Arthur Etherly, chief operating officer of Fort Worth-based T. Smith Inspection and Testing, confirmed that his company is providing the testing of construction materials at Texas Live!.
“It’s been a very good experience,” Etherly said. “There’s just been total involvement from the beginning.”
Texas Live! and the stadium have brought minority-owned firms on board to oversee compliance with the bidding process.
Demetria Bivens, founder of dlb Consultants, a black-owned company that is coordinating MWBE outreach with Texas Live!, praised The Cordish Companies for involving minority-owned firms.
“They have a lot of general minority contractors heavily involved in this,” she said. “Manhattan is very serious about meeting their minority contracting goals.”
These are serious jobs, too, Bivens said, not just handouts given to minority firms while white-owned companies do the heavy lifting.
“These are physical, concrete functions. They are providing the materials and doing the work,” she said. “These are not pass-through jobs. They have a commercial, useful function.”
Rangers at bat
Pre-bidding meetings have started for the Rangers stadium.
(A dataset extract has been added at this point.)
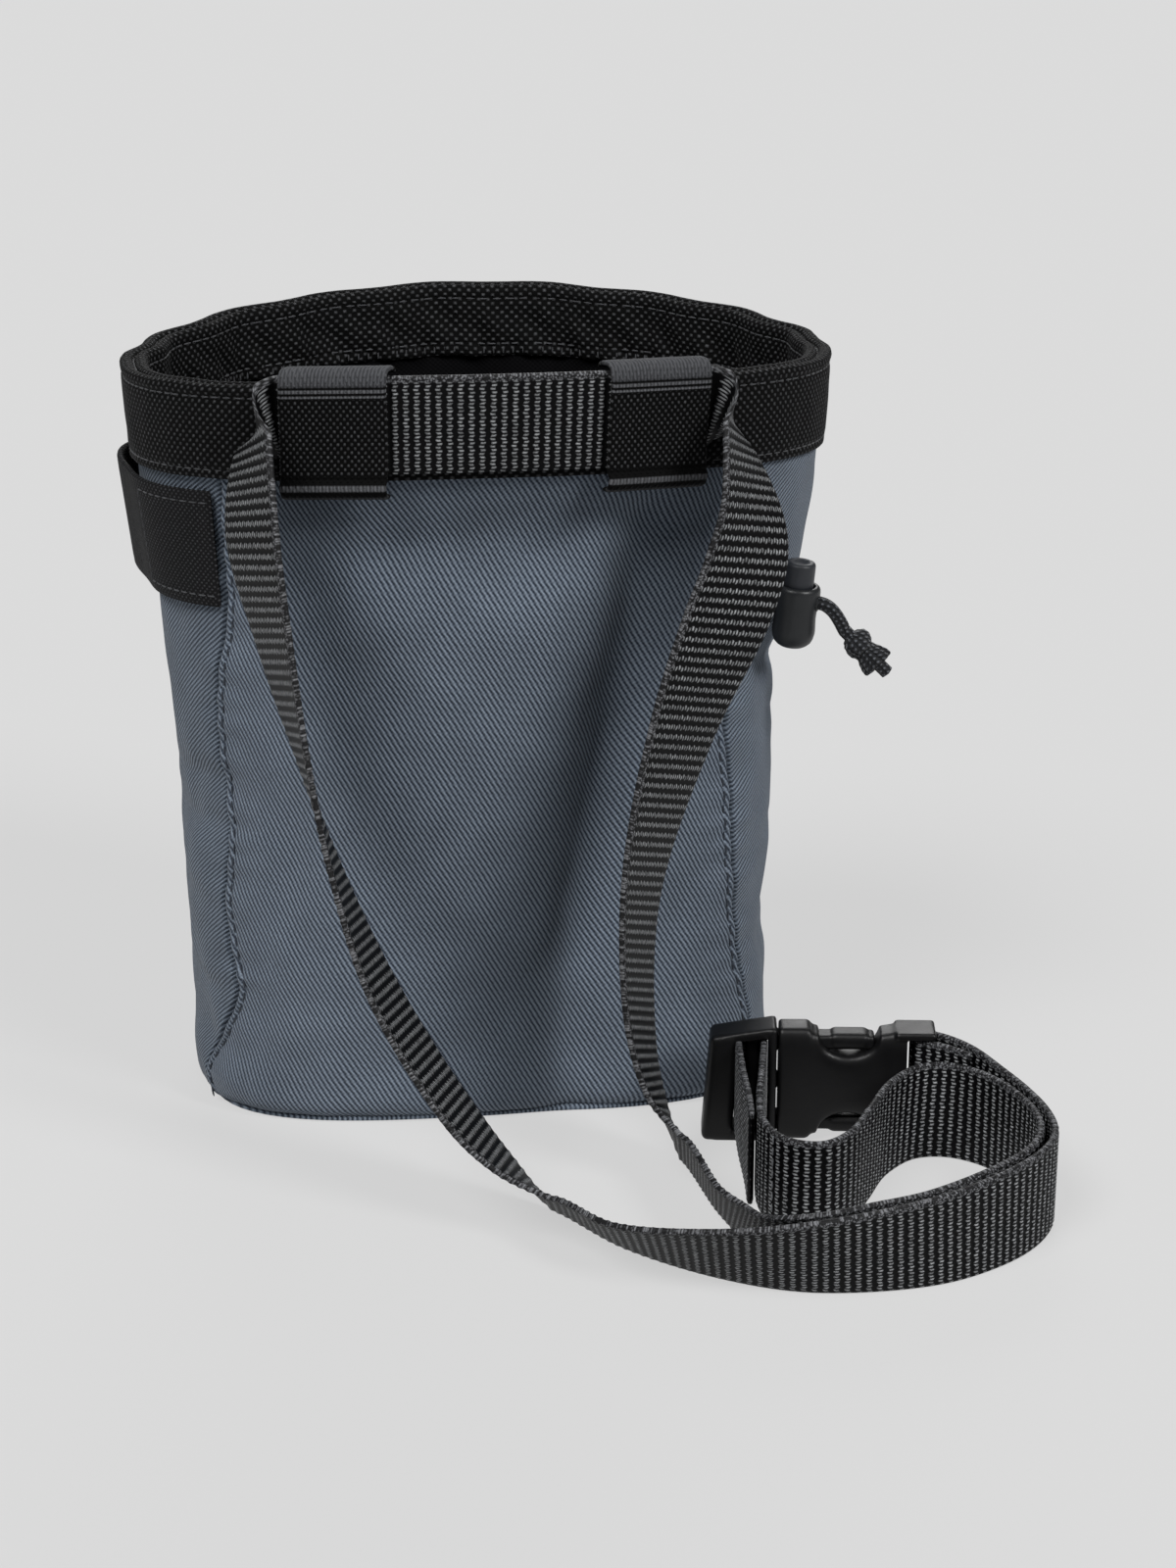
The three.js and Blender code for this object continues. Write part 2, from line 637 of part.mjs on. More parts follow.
// Manifold solid of a closed geometry
function toSolid(geometry) {
  const plain = geometry.clone();
  for (const name of Object.keys(plain.attributes)) {
    if (name !== "position") plain.deleteAttribute(name);
  }
  const merged = mergeVertices(plain, 1e-4);
  const mesh = new wasm.Mesh({
    numProp: 3,
    vertProperties: new Float32Array(merged.attributes.position.array),
    triVerts: new Uint32Array(merged.index.array),
  });
  mesh.merge();
  return new wasm.Manifold(mesh);
}

function toGeometry(solid) {
  const mesh = solid.getMesh();
  const geometry = new THREE.BufferGeometry();
  geometry.setAttribute("position", new THREE.BufferAttribute(new Float32Array(mesh.vertProperties), 3));
  geometry.setIndex(new THREE.BufferAttribute(new Uint32Array(mesh.triVerts), 1));
  return geometry;
}

// Plate with its outline in the X-Z plane and its thickness along Y, centred on Y = 0
function plate(outline, thickness, bevel) {
  const geometry = new THREE.ExtrudeGeometry(outline, {
    depth: thickness - 2 * bevel,
    bevelEnabled: bevel > 0,
    bevelThickness: bevel,
    bevelSize: bevel,
    bevelOffset: -bevel,
    bevelSegments: 1,
    curveSegments: 5,
  });
  geometry.translate(0, 0, bevel - thickness / 2);
  return toSolid(geometry.rotateX(Math.PI / 2));
}

// Box between two corners
function block(from, to) {
  const size = to.map((value, i) => value - from[i]);
  const geometry = new THREE.BoxGeometry(...size);
  return toSolid(geometry.translate(...from.map((value, i) => value + size[i] / 2)));
}

function roundedOutline(left, right, low, high, radius) {
  const outline = new THREE.Shape();
  outline.moveTo(left + radius, low);
  outline.lineTo(right - radius, low);
  outline.quadraticCurveTo(right, low, right, low + radius);
  outline.lineTo(right, high - radius);
  outline.quadraticCurveTo(right, high, right - radius, high);
  outline.lineTo(left + radius, high);
  outline.quadraticCurveTo(left, high, left, high - radius);
  outline.lineTo(left, low + radius);
  outline.quadraticCurveTo(left, low, left + radius, low);
  return outline;
}

// Upright round bar of the buckle, with its ends inside the rails
function uprightBar(x) {
  const length = buckleWidth - slotMargin;
  const geometry = new THREE.CylinderGeometry(barDiameter / 2, barDiameter / 2, length, 10);
  return toSolid(geometry.rotateX(Math.PI / 2).translate(x, 0, buckleWidth / 2));
}

// Half the room that a bar and the belt round it take along the buckle
const barRoom = barDiameter / 2 + 2 * layerGap + beltThickness;

function bucklePlug() {
  const end = buckleParts.plugEnd * buckleLength;
  const bar = buckleParts.plugBar * buckleLength;
  const middle = buckleWidth / 2;
  const frame = plate(roundedOutline(0, end, 0, buckleWidth, plugCorner), buckleThickness, railBevel);
  const window = block(
    [bar - barRoom, -buckleThickness, slotMargin],
    [bar + barRoom, buckleThickness, buckleWidth - slotMargin],
  );
  let solid = frame.subtract(window).add(uprightBar(bar));
  const armEnd = buckleParts.armEnd * buckleLength;
  const armStand = socketShape.waist * middle - armWidth / 2 - socketWall / 2;
  for (const side of [-1, 1]) {
    const centre = middle + side * armStand;
    const [low, high] = [centre - armWidth / 2, centre + armWidth / 2];
    const arm = roundedOutline(end - railBevel, armEnd, low, high, armWidth / 3);
    solid = solid.add(plate(arm, armThickness, 0));
  }
  const [low, high] = [middle - armWidth / 2, middle + armWidth / 2];
  const guide = roundedOutline(end - railBevel, armEnd, low, high, armWidth / 5);
  return toGeometry(solid.add(plate(guide, armThickness / 2, 0)));
}

function buckleSocket() {
  const start = buckleParts.plugEnd * buckleLength + layerGap;
  const middle = buckleWidth / 2;
  const shoulder = buckleParts.shoulder * buckleLength;
  const windowEnd = buckleParts.windowEnd * buckleLength;
  const bar = buckleParts.socketBar * buckleLength;
  const end = bar + barDiameter / 2 + railBevel;
  const reach = (share) => share * middle;
  // Lower half of the outline from the mouth to the heel, with a finger scoop as an arc
  const scoopMiddle = (shoulder + windowEnd) / 2;
  const scoopHalf = ((windowEnd - shoulder) * socketShape.scoopLength) / 2;
  const lower = [
    [start, reach(socketShape.shoulder)],
    [shoulder, reach(socketShape.shoulder)],
    [shoulder + shoulderSlope, reach(socketShape.waist)],
    ...steps(0, 180, 8).map((angle) => [
      scoopMiddle - scoopHalf * Math.cos(angle * degree),
      reach(socketShape.waist) - reach(socketShape.waist - socketShape.scoop) * Math.sin(angle * degree),
    ]),
    [windowEnd + shoulderSlope, reach(socketShape.heel)],
    [end - socketCorner, reach(socketShape.heel)],
    [end, reach(socketShape.heel) - socketCorner],
  ];
  const outline = new THREE.Shape([
    ...lower.map(([x, half]) => new THREE.Vector2(x, middle - half)),
    ...lower.reverse().map(([x, half]) => new THREE.Vector2(x, middle + half)),
  ]);
  const inside = buckleThickness / 2 - socketWall;
  const room = reach(socketShape.waist) - socketWall / 2 + layerGap;
  const cavity = block(
    [start - 1, -inside, middle - room],
    [bar - barRoom - socketWall, inside, middle + room],
  );
  const slot = block(
    [bar - barRoom, -buckleThickness, slotMargin],
    [end + 1, buckleThickness, buckleWidth - slotMargin],
  );
  return toGeometry(plate(outline, buckleThickness, railBevel).subtract(cavity).subtract(slot).add(uprightBar(bar)));
}

// Turned shape from radius and height pairs, about Z
function turned(profile, sides) {
  const points = profile.map(([radius, height]) => new THREE.Vector2(radius, height));
  return toSolid(new THREE.LatheGeometry(points, sides).rotateX(Math.PI / 2));
}

const boreRadius = buttonDiameter / 2 + buckleClearance;
const cordHeight = cordShare * lockHeight;
const buttonFoot = cordHeight - cordDiameter / 2 - 2 * buckleClearance - lockFloor;
const boreFoot = buttonFoot - buttonTravel - layerGap;

function lockBody() {
  const radius = lockDiameter / 2;
  const body = turned([
    [0, 0],
    [0.58 * radius, 0.02 * lockHeight],
    [0.87 * radius, 0.1 * lockHeight],
    [0.96 * radius, 0.24 * lockHeight],
    [0.94 * radius, 0.5 * lockHeight],
    [radius, 0.78 * lockHeight],
    [radius, 0.93 * lockHeight],
    [0.93 * radius, lockHeight],
    [boreRadius, lockHeight],
    [boreRadius, boreFoot],
    [0, boreFoot],
  ], 16);
  const hole = new THREE.CylinderGeometry(cordDiameter / 2 + buckleClearance, cordDiameter / 2 + buckleClearance,
    2 * lockDiameter, 10);
  return toGeometry(body.subtract(toSolid(hole.rotateZ(Math.PI / 2).translate(0, 0, cordHeight))));
}

function lockButton() {
  const radius = buttonDiameter / 2;
  const top = lockHeight + buttonShow;
  const button = turned([
    [0, buttonFoot],
    [radius, buttonFoot],
    [radius, top - buttonChamfer],
    [radius - buttonChamfer, top],
    [0, top],
  ], 14);
  const room = cordDiameter / 2 + buckleClearance;
  const slot = block(
    [-lockDiameter, -room, cordHeight - room],
    [lockDiameter, room, cordHeight + room + buttonTravel],
  );
  return toGeometry(button.subtract(slot));
}

function cordTube() {
  const curve = new THREE.CatmullRomCurve3(cordRoute.map((point) => new THREE.Vector3(...point)));
  const section = new THREE.Shape(steps(0, 315, 7).map((angle) => new THREE.Vector2(
    (cordDiameter / 2) * Math.cos(angle * degree),
    (cordDiameter / 2) * Math.sin(angle * degree),
  )));
  return new THREE.ExtrudeGeometry(section, { steps: 10, extrudePath: curve, bevelEnabled: false });
}

// The knot and its splayed end: ovals along the knot's axis
function cordKnot() {
  const start = new THREE.Vector3(...cordRoute[cordRoute.length - 1]);
  start.addScaledVector(knotAxis, knotStart * cordDiameter);
  const wide = new THREE.Vector3(-knotAxis.z, 0, knotAxis.x).normalize();
  const thick = new THREE.Vector3().crossVectors(knotAxis, wide);
  const ovals = [
    { along: 0, width: 0.55, thickness: 0.6 },
    { along: 0.14, width: 0.82, thickness: 1 },
    { along: 0.42, width: 0.86, thickness: 1 },
    { along: 0.6, width: 0.74, thickness: 0.72 },
    { along: 0.92, width: 1, thickness: 0.66 },
    { along: 1, width: 0.92, thickness: 0.5 },
  ];
  return ringSolid(ovals.map(({ along, width, thickness }) => steps(0, 330, 11).map((angle) => {
    return start.clone().addScaledVector(knotAxis, along * knotLength)
      .addScaledVector(wide, (width * knotWidth * Math.cos(angle * degree)) / 2)
      .addScaledVector(thick, (thickness * knotThickness * Math.sin(angle * degree)) / 2);
  })), false);
}

const canvas = { color: 0x4a5462, roughness: 0.92, metalness: 0 };
const webbing = { color: 0x1f2022, roughness: 0.85, metalness: 0 };
const nylon = { color: 0x131416, roughness: 0.6, metalness: 0 };
const plastic = { color: 0x1b1c1f, roughness: 0.45, metalness: 0 };

const bag = new THREE.Group();

function addPiece(parent, name, geometry, finish) {
  const mesh = new THREE.Mesh(geometry, new THREE.MeshStandardMaterial(finish));
  mesh.name = name;
  parent.add(mesh);
  return mesh;
}

const panelNames = ["back_panel", "side_panel_right", "front_panel", "side_panel_left"];
panels.forEach((panel, i) => addPiece(bag, panelNames[i], clothPanel(panel), canvas));
addPiece(bag, "base_panel", basePanel(), canvas);
addPiece(bag, "lining", liningCup(), nylon);
addPiece(bag, "collar", collarRing(), webbing);
addPiece(bag, "belt_loop_left", beltLoop(-loopSpacing / 2), webbing);
addPiece(bag, "belt_loop_right", beltLoop(loopSpacing / 2), webbing);
addPiece(bag, "waist_belt", webbingStrip(beltRows(), beltWidth, beltThickness), webbing);
addPiece(bag, "brush_holder", brushHolder(), webbing);

const buckle = new THREE.Group();
buckle.position.set(buckleFoot.x, buckleFoot.y, 0);
buckle.rotation.z = buckleTurn * degree;
addPiece(buckle, "buckle_plug", bucklePlug(), plastic);
addPiece(buckle, "buckle_socket", buckleSocket(), plastic);
bag.add(buckle);

const lock = new THREE.Group();
lock.position.set(lockPlace.across * halfWidth, -lockPlace.out * halfDepth, lockPlace.height * bagHeight);
lock.rotation.set(0, lockPlace.lean * degree, lockPlace.turn * degree, "ZYX");
addPiece(lock, "cord_lock_body", lockBody(), plastic);
addPiece(lock, "cord_lock_button", lockButton(), plastic);
bag.add(lock);

addPiece(bag, "drawcord", cordTube(), webbing);
addPiece(bag, "cord_knot", cordKnot(), webbing);

export default bag;
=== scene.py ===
import math
import random
from functools import lru_cache

import bmesh
import bpy
from mathutils import Matrix, Vector, noise


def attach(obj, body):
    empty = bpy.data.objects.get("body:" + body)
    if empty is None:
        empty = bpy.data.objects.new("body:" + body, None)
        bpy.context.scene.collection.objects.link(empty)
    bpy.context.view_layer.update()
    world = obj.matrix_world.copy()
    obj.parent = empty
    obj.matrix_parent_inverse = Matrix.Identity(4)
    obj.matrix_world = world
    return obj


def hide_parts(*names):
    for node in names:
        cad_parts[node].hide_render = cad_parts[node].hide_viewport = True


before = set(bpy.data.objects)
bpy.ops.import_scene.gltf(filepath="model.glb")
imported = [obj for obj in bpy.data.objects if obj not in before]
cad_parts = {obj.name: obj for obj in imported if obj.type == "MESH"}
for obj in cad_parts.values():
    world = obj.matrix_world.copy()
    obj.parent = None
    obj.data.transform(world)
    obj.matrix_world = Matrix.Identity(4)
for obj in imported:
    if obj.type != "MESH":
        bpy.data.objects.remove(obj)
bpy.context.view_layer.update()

mm = 0.001
wavePeriod = 0.31416  # a wave texture's own period at scale 1
random.seed(5)

# Camera: where the photograph was taken from
view = {"place": (-47.6, -618, 293), "pitch": 20.5, "yaw": 6.4, "lens": 73.35}
cameraData = bpy.data.cameras.new("camera")
cameraData.lens = view["lens"]
cameraData.sensor_width = 36
cameraData.clip_end = 30
camera = bpy.data.objects.new("camera", cameraData)
camera.location = Vector(view["place"]) * mm
camera.rotation_euler = (math.radians(90 - view["pitch"]), 0, math.radians(-view["yaw"]))
bpy.context.scene.collection.objects.link(camera)
bpy.context.scene.camera = camera
bpy.context.scene.view_settings.view_transform = "Standard"
print("camera ready")


# Helpers for materials, meshes and curves
def linear(code):
    channels = [int(code[i:i + 2], 16) / 255 for i in (1, 3, 5)]
    return (*[c / 12.92 if c <= 0.04045 else ((c + 0.055) / 1.055) ** 2.4 for c in channels], 1)


def addNode(material, kind, inputs=None, **settings):
    node = material.node_tree.nodes.new("ShaderNode" + kind)
    for name, value in settings.items():
        setattr(node, name, value)
    for socket, value in (inputs or {}).items():
        if isinstance(value, bpy.types.Node):
            value = value.outputs[0]
        if isinstance(value, bpy.types.NodeSocket):
            material.node_tree.links.new(value, node.inputs[socket])
        else:
            node.inputs[socket].default_value = value
    return node


def newMaterial(name, roughness, sheen=0.0, gloss=0.12):
    # gloss is the specular level: cloth traps most of the light that a smooth face would mirror
    material = bpy.data.materials.new(name)
    material.use_nodes = True
    shader = material.node_tree.nodes["Principled BSDF"]
    shader.inputs["Roughness"].default_value = roughness
    shader.inputs["Specular IOR Level"].default_value = gloss
    shader.inputs["Sheen Weight"].default_value = sheen
    shader.inputs["Sheen Roughness"].default_value = 0.5
    return material, shader


def dress(material, shader, colour, height, depth, strength=1.0):
    # colour is a Mix node, and depth is the relief's height in millimetres
    bump = addNode(material, "Bump", {"Height": height, "Distance": depth * mm, "Strength": strength})
    material.node_tree.links.new(bump.outputs[0], shader.inputs["Normal"])
    material.node_tree.links.new(colour.outputs[2], shader.inputs["Base Color"])


def grained(name, roughness, sheen, gloss, dark, light, grain, depth, patches=None, detail=2, worn=None):
    # noise relief, with tones that follow it or coarser patches; worn is how rough the patches may be
    material, shader = newMaterial(name, roughness, sheen, gloss)
    spot = addNode(material, "TexCoord").outputs["Object"]
    relief = addNode(material, "TexNoise", {"Vector": spot, "Scale": grain, "Detail": 2})
    tone = relief
    if patches:
        tone = addNode(material, "TexNoise", {"Vector": spot, "Scale": patches, "Detail": detail})
    if worn:
        rough = addNode(material, "MapRange", {"Value": tone, "To Min": worn[0], "To Max": worn[1]})
        material.node_tree.links.new(rough.outputs[0], shader.inputs["Roughness"])
    colour = addNode(material, "Mix", {0: tone, 6: linear(dark), 7: linear(light)}, data_type="RGBA")
    dress(material, shader, colour, relief, depth)
    return material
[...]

No contracts have been awarded yet, but officials expect minority contractor results similar to those at Texas Live!
Jollyn Mwisongo, president and CEO of Arlington-based ACARI Management Group, also a black-owned business, is overseeing minority compliance for the stadium development.
“Working with the Rangers has been a rewarding experience,” she said. “It’s great to work with a client that fosters collaboration, diversity and inclusion.”
Rob Matwick, the Rangers’ executive vice president of business operations, said the team is carefully monitoring minority compliance standards.
“Our goal is a 25 percent participation rate, and we would certainly like to exceed that,” Matwick said. “We think that, as participation in the construction process goes on, that we can exceed that number.”